LAUSR

Abstract A superconvergent isogeometric formulation is presented to accurately analyze the natural frequencies for elastic continua. This formulation is realized by a set of superconvergent quadrature rules which are designed for the numerical integration of isogeometric mass and stiffness matrices. In order to obtain these quadrature rules, a natural frequency error measure for elastic continua is systematically deduced using the quadratic basis functions, where the mass and stiffness matrices are formulated by the assumed quadrature rules. In contrast to the quadrature-based superconvergent isogeometric formulation for the scalar-valued wave equations, it is shown that herein different quadrature rules are required for the mass and stiffness matrices to achieve the superconvergence of natural frequency computation for the vector-valued elastic continuum problems. Consequently, the superconvergent quadrature rules are established through optimizing the natural frequency accuracy.
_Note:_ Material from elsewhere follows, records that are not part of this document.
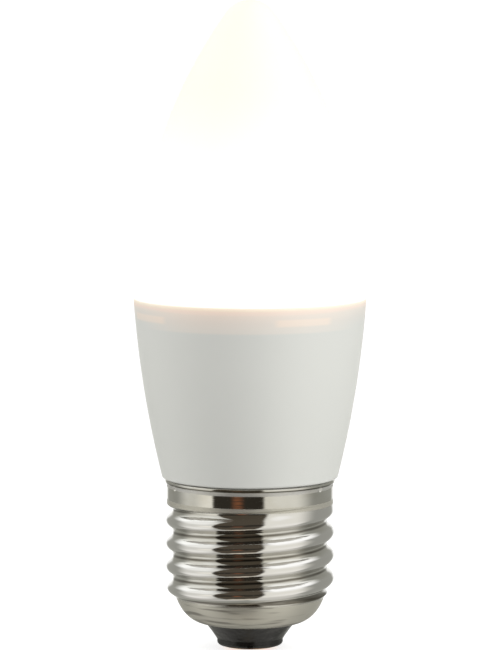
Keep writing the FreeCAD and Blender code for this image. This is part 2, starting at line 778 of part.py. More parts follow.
def make_driver_board():
    """Upright circuit board whose edges slide between the guide ribs of the housing's stem."""
    board = block(
        "driver_board", "2 * %s" % DRIVER_SIDE, "size.driver_thickness", "size.driver_length",
        ("-%s" % DRIVER_SIDE, "-size.driver_thickness / 2", DRIVER_FOOT))
    return keep(board, "driver_board")


def make_resistor():
    """Fusible resistor, standing: a round ceramic body between two slightly wider end caps."""
    body = new_body("fusible_resistor")
    radius, length, cap = "size.resistor_radius", "size.resistor_length", "size.resistor_cap_length"
    waist = "%s - size.resistor_waist" % radius
    turned(body, "capped_rod", [
        ("0", "0"), (radius, "0"), (radius, cap), (waist, cap),
        (waist, "%s - %s" % (length, cap)), (radius, "%s - %s" % (length, cap)),
        (radius, length), ("0", length),
    ])
    place(body, ("0", "-(%s + %s)" % (FRONT_FACE, radius),
                 "%s + size.resistor_place" % DRIVER_FOOT))
    return keep(body, "fusible_resistor")


def make_inductor():
    """Drum inductor: a ferrite core with two flanges, and the copper wound between them."""
    core_place = ("0", "%s + size.inductor_radius" % FRONT_FACE,
                  "%s + size.inductor_place" % DRIVER_FOOT)
    low, inner = "size.inductor_flange", "size.inductor_core_radius"
    high = "size.inductor_length - %s" % low
    core = new_body("inductor_core")
    turned(core, "drum_core", [
        ("0", "0"), ("size.inductor_radius", "0"), ("size.inductor_radius", low), (inner, low),
        (inner, high), ("size.inductor_radius", high),
        ("size.inductor_radius", "size.inductor_length"), ("0", "size.inductor_length"),
    ])
    place(core, core_place)
    keep(core, "inductor_core")
    winding = new_body("inductor_winding")
    turned(winding, "copper_winding", [
        (inner, low), ("size.inductor_winding_radius", low),
        ("size.inductor_winding_radius", high), (inner, high),
    ])
    place(winding, core_place)
    keep(winding, "inductor_winding")


def make_driver_parts():
    """Capacitors and resistor on the board's front, inductor and chips on its back."""
    make_can("input_capacitor")
    make_can("output_capacitor")
    make_resistor()
    make_inductor()
    for name in ("rectifier", "driver_chip"):
        own = "size." + name
        keep(block(name, own + "_width", own + "_thickness", own + "_length",
                   ("-%s_width / 2" % own, FRONT_FACE, "%s + %s_place" % (DRIVER_FOOT, own))),
             name)


def lead(label, stops, radius_rule, bend_rule):
    """Round lead along straight runs joined by tangent arcs."""
    bend = amount(bend_rule)
    points = [FreeCAD.Vector(*[amount(rule) for rule in stop]) for stop in stops]
    edges = []
    begin = points[0]
    for before, corner, after in zip(points, points[1:], points[2:]):
        come = (corner - before).normalize()
        leave = (after - corner).normalize()
        half_turn = come.getAngle(leave) / 2
        back = bend * math.tan(half_turn)
        first, last = corner - come * back, corner + leave * back
        inward = (leave - come).normalize()
        middle = corner + inward * (bend / math.cos(half_turn) - bend)
        if (first - begin).Length > 0.001:
            edges.append(Part.LineSegment(begin, first).toShape())
        edges.append(Part.Arc(first, middle, last).toShape())
        begin = last
    edges.append(Part.LineSegment(begin, points[-1]).toShape())
    path = Part.Wire(edges)
    start_way = (points[1] - points[0]).normalize()
    section = Part.Wire(Part.makeCircle(amount(radius_rule), points[0], start_way))
    piece = doc.addObject("Part::Feature", label + "_sweep")
    piece.Shape = path.makePipeShell([section], True, False)
    print(label, "length", round(path.Length, 2), "volume", round(piece.Shape.Volume, 3),
          "expected", round(path.Length * math.pi * amount(radius_rule) ** 2, 3))
    return keep(piece, label)


def make_leads():
    """Live lead on the pin, neutral lead in the thread, and the light board's two leads."""
    live_y = "-(%s + size.resistor_radius)" % FRONT_FACE
    step_height = "%s + size.live_lead_step" % PIN_TOP
    lead("live_lead", [
        ("0", "0", PIN_TOP), ("0", "0", step_height), ("0", live_y, step_height),
        ("0", live_y, "%s + size.resistor_place" % DRIVER_FOOT),
    ], "size.lead_radius", "size.lead_bend")
    side_x = "%s - size.neutral_lead_inset" % DRIVER_SIDE
    side_y = "-(%s + size.lead_radius)" % FRONT_FACE
    crest_height = "%s + size.thread_pitch * (1.5 - size.thread_turn / 360)" % THREAD_START
    lead("neutral_lead", [
        (side_x, side_y, crest_height + " + size.neutral_lead_drop"),
        (side_x, side_y, crest_height),
        ("size.thread_crest_radius - size.shell_wall - size.neutral_lead_gap", side_y,
         crest_height),
    ], "size.lead_radius", "size.lead_bend")
    back_y = "%s + size.board_lead_radius" % FRONT_FACE
    lie_height = "%s + size.board_lead_radius + size.driver_solder_gap" % BOARD_TOP
    start_height = "%s - size.board_lead_overlap" % DRIVER_TOP
    for label, sign in (("positive_lead", ""), ("negative_lead", "-")):
        lead(label, [
            (sign + "size.board_lead_spread", back_y, start_height),
            (sign + "size.board_lead_spread", back_y, lie_height),
            (sign + "size.board_lead_reach", back_y, lie_height),
        ], "size.board_lead_radius", "size.board_lead_bend")


make_diffuser()
make_housing()
make_heat_sink_cup()
make_light_board()
make_light_chips()
make_screw_shell()
make_insulator()
make_contact_plate()
make_contact_pin()
make_driver_board()
make_driver_parts()
make_leads()
doc.recompute()

for item in doc.Objects:
    if "Invalid" in item.State or "Error" in item.State:
        raise ValueError("%s didn't build: %s" % (item.Name, item.State))
for piece in sub_parts:
    if piece.Shape.isNull() or not piece.Shape.isValid():
        raise ValueError("%s has no sound shape" % piece.Label)

os.makedirs("parts", exist_ok=True)
for piece in sub_parts:
    piece.Shape.exportStep("parts/%s.step" % piece.Label)
    box = piece.Shape.BoundBox
    print("%-18s %9.2f mm3  z %7.2f to %7.2f  r %6.2f  solids %d" % (
        piece.Label, piece.Shape.Volume, box.ZMin, box.ZMax, box.XMax, len(piece.Shape.Solids)))
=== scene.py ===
import math

import bmesh
import bpy
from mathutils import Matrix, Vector


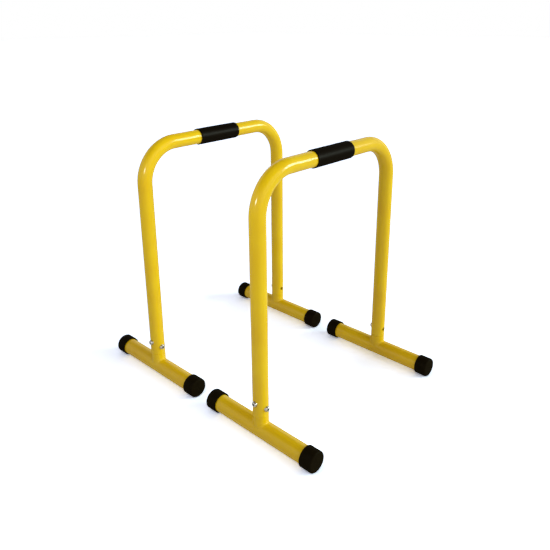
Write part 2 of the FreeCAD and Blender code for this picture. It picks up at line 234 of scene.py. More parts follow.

It turns out that with these quadrature rules, the accuracy of natural frequencies for elastic continua is improved by two orders compared with the standard isogeometric formulation employing the consistent mass matrix. Meanwhile, it is found that the superconvergent quadrature rules involve the wave propagation angle and consequently simplified quadrature rules without the angle dependence are further proposed for straightforward practical applications. Numerical results reveal the superconvergence of the proposed method regarding the natural frequencies for elastic continua.